Moore's concern for comics becomes even less enthusiastic when the element of Hollywood is involved, particularly if it implicates his own work, and Moore famously has no interest in viewing film adaptations of his comics, including the recent Watchmen movie. "I get the impression that [comic] creators—if they got the offer of some big Hollywood money—would think of the film as being the pinnacle of the process, and that if those film people want to completely change my comic, well that's OK because they're more important than us. There's more money in films than comics, so therefore they must be more important. Those are not the values that I make decisions upon. I tend to look at what the film industry is capable of and what my comics are capable of, and I come away with the conclusion that my comics are of a much higher technology. We were able to accomplish stuff in a 1980s comic book—which consisted of eight folded pieces of paper and some ink-that was really elegant and coherent, perfectly themed, perfectly designed, that Hollywood, with all of its money, cannot do successfully."
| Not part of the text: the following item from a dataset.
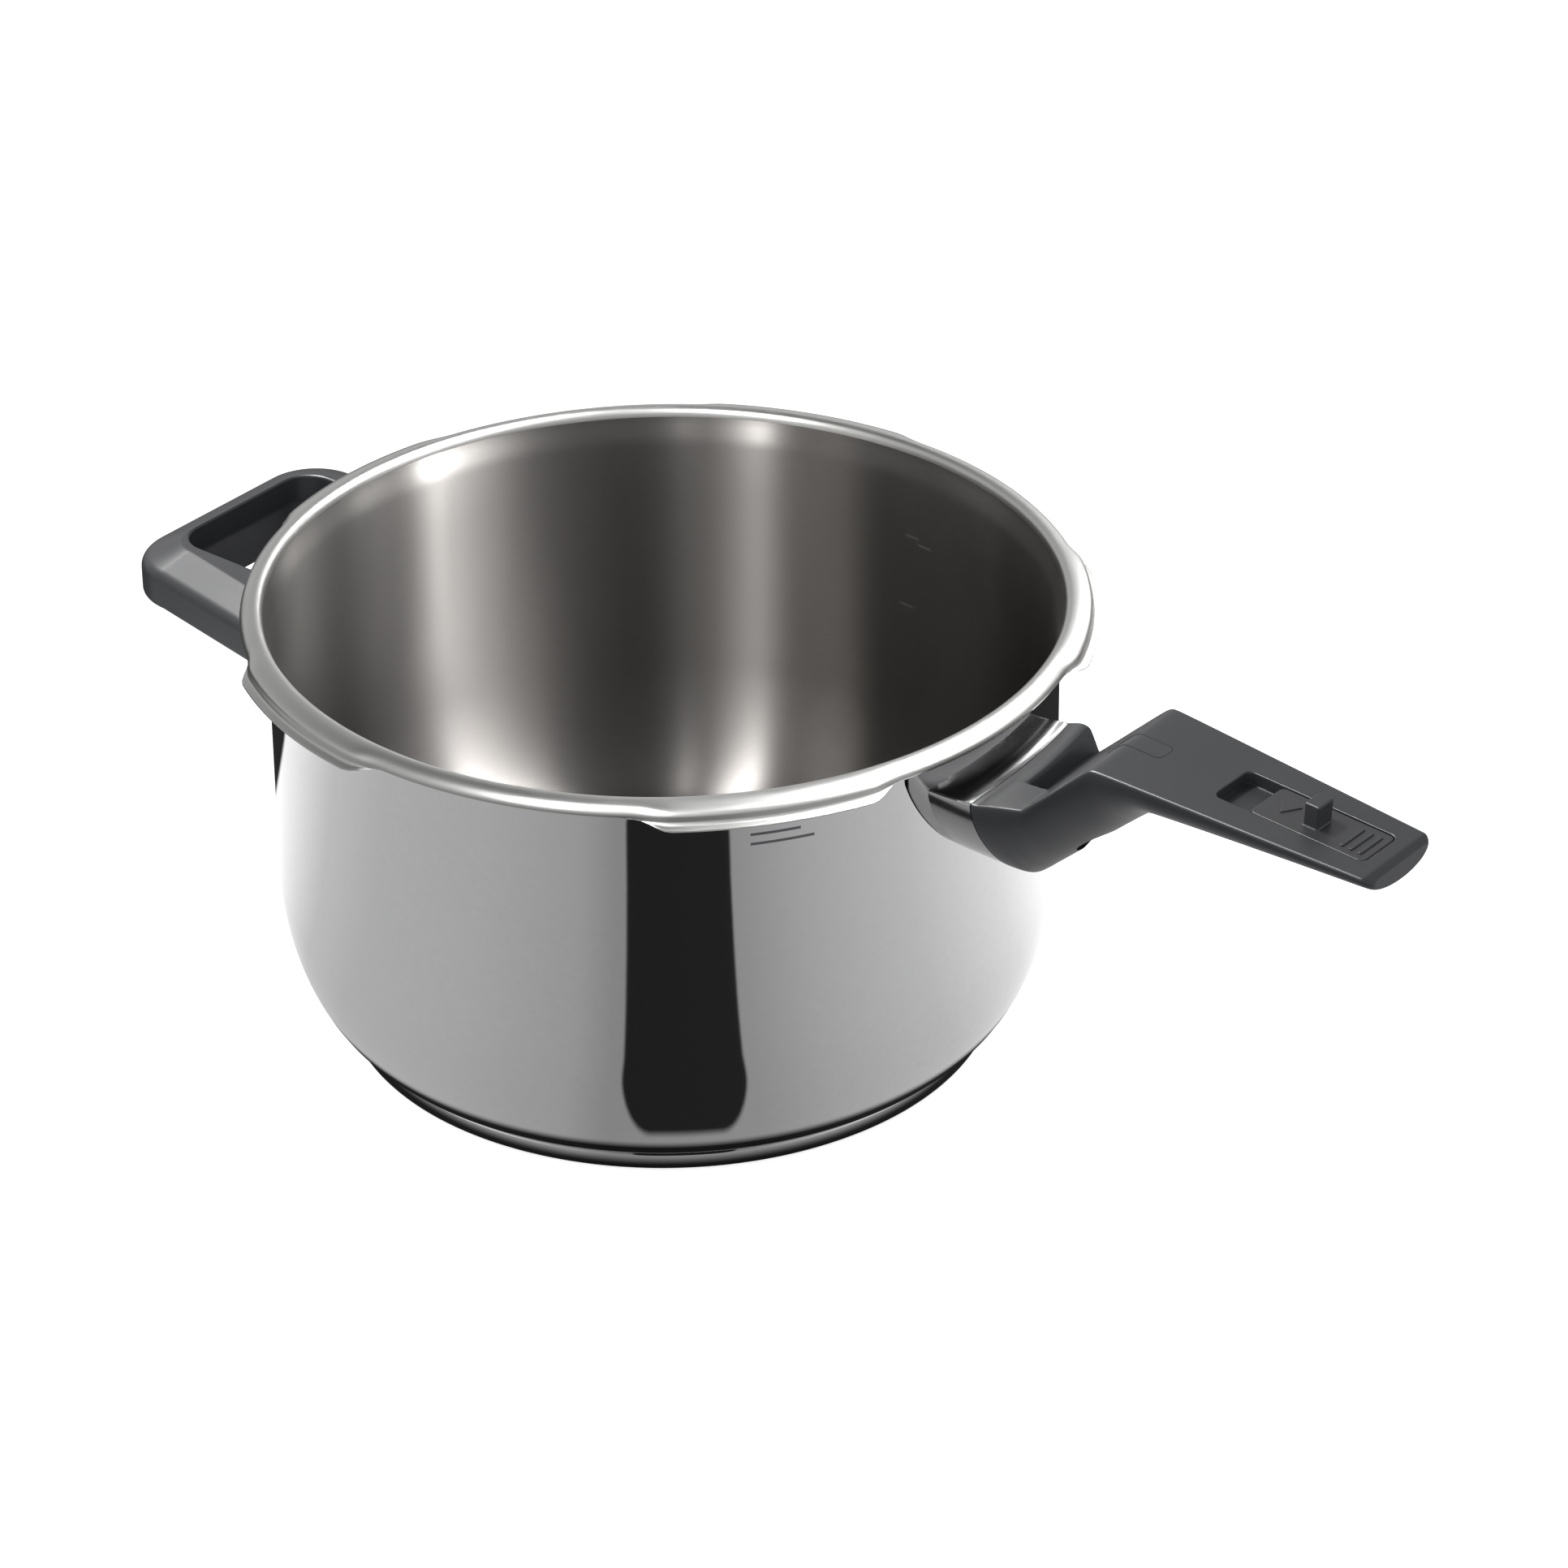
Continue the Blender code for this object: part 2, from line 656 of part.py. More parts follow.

These days Moore has been focusing his creative energy elsewhere, most notably in his novel Jerusalem (the spiritual follow-up to Voice of the Fire). He is also writing in collaboration with his friend and mentor, Steve Moore, a referential grimoire entitled The Moon and Serpent Bumper Book of Magic, a text of occult history, theory, and instruction.
Yet despite all his posturing that the comic book industry has lost its innovation and greater integrity, Moore cannot turn his back on one of his favorite creations, The League of Extraordinary Gentlemen. Developed by Moore and artist Kevin O'Neill in 1999, the series is a love letter to the world of made-up stories, posing the question of what it would be like if some of the most recognizable and unrecognizable names in fiction co-existed. Revolving around their recruitment by the British Government, the League's adventures have featured the likes of everyone from The Invisible Man and Captain Nemo to Dr. Moreau and Professor Moriarty.
"It's not just a fiction world," says Moore, "it's the fiction world. The basic concept behind the League is that every fictional story that you ever heard—even the ridiculous ones—all happened in the same world. That wasn't our intention when we started the book, but I think somewhere during the first issue when I'd realized that I'd got Robert Lewis Stevenson's Mr. Hyde having just killed Emile Zola's Nana on Edgar Allan Poe's Rue Morgue, I thought, this is good."
Following the series' first two volumes and the origin-revealing side-story The Black Dossier, Moore's latest entry, The League of Extraordinary Gentlemen (Vol. III): Century, centers around the advent of an apocalyptic catastrophe, told in episodes spanning three different eras of the past 100 years. Aside from its time-spanning breadth, one of most distinct elements in the new volume is the inclusion of song. The first episode, for example, which takes place in 1910, utilizes the narrative backdrop of Bertolt Brecht and Kurt Weill's The Three Penny Opera, where the actions of the criminal "Mack the Knife" and Pirate Jenny play an integral part in the chapter's storytelling.
"It's one of my favorite pieces ever in any medium. It's astonishing," says Moore, who approached the concept with a fair amount of concern. "I was thinking, are we going to attempt to build up some kind of atmosphere and reality in this dramatic storyline and then ruin it all by having the characters bursting into song? It was a worry. But once we committed to actually doing it we found out that it doesn't make the scenes less realistic. It kind of makes them hyper-realistic. It's like having a kind of Greek Chorus that is talking directly to the reader and underlining all the emotional savagery that's going on in the main action."
Compounding the story's hyperbolized events is, once again, the art of O'Neill, someone Moore praises as being in a class of his own. "He's the equal to 18th-century satirical illustrators like Gillray and Hogarth. The warmth and the attention he brings to everyday objects and life, it's because it's exaggerated. He's not trying to be a realistic cartoonist, where this is exactly what this car looks like down to the last hubcap screw. Kevin is trying to express something. He's not afraid to go into the grotesque or the cartoonish, and I think that gives his work an incredible vitality."
With the episodes of Volume III to be released over the course of the coming year, Moore has undoubtedly established a lifeline to a genre he loves dearly, but of which he ultimately has difficulty being a part. The League makes this possible because Moore does not look at these particular stories as typical comic book fodder, but a means by which to pay homage to the great works of the past.
"Books are like that," says Moore. "They are a treasure once you've read them. You can't imagine how you ever got through your life without reading them. I don't know. I suppose in some ways The League of Extraordinary Gentlemen is conceived as a kind of cultural ark, where all the bits of culture that me and Kevin care about can be stored before the deluge of shit basically rises up around our waists and swallows all of the culture that is so dear to us.
For Moore, inner creativity is constantly influenced by people and places that don't exist. "I really do think the whole of our factual culture is based upon foundations that are purely imaginary, and I think that's a wonderful thing....Art is how we extend ourselves. We create imaginary spaces, we create characters that couldn't possibly exist, and then we try to fill those imaginary spaces. We put together our personalities based upon fictional people. If they're not real, what does that make us?"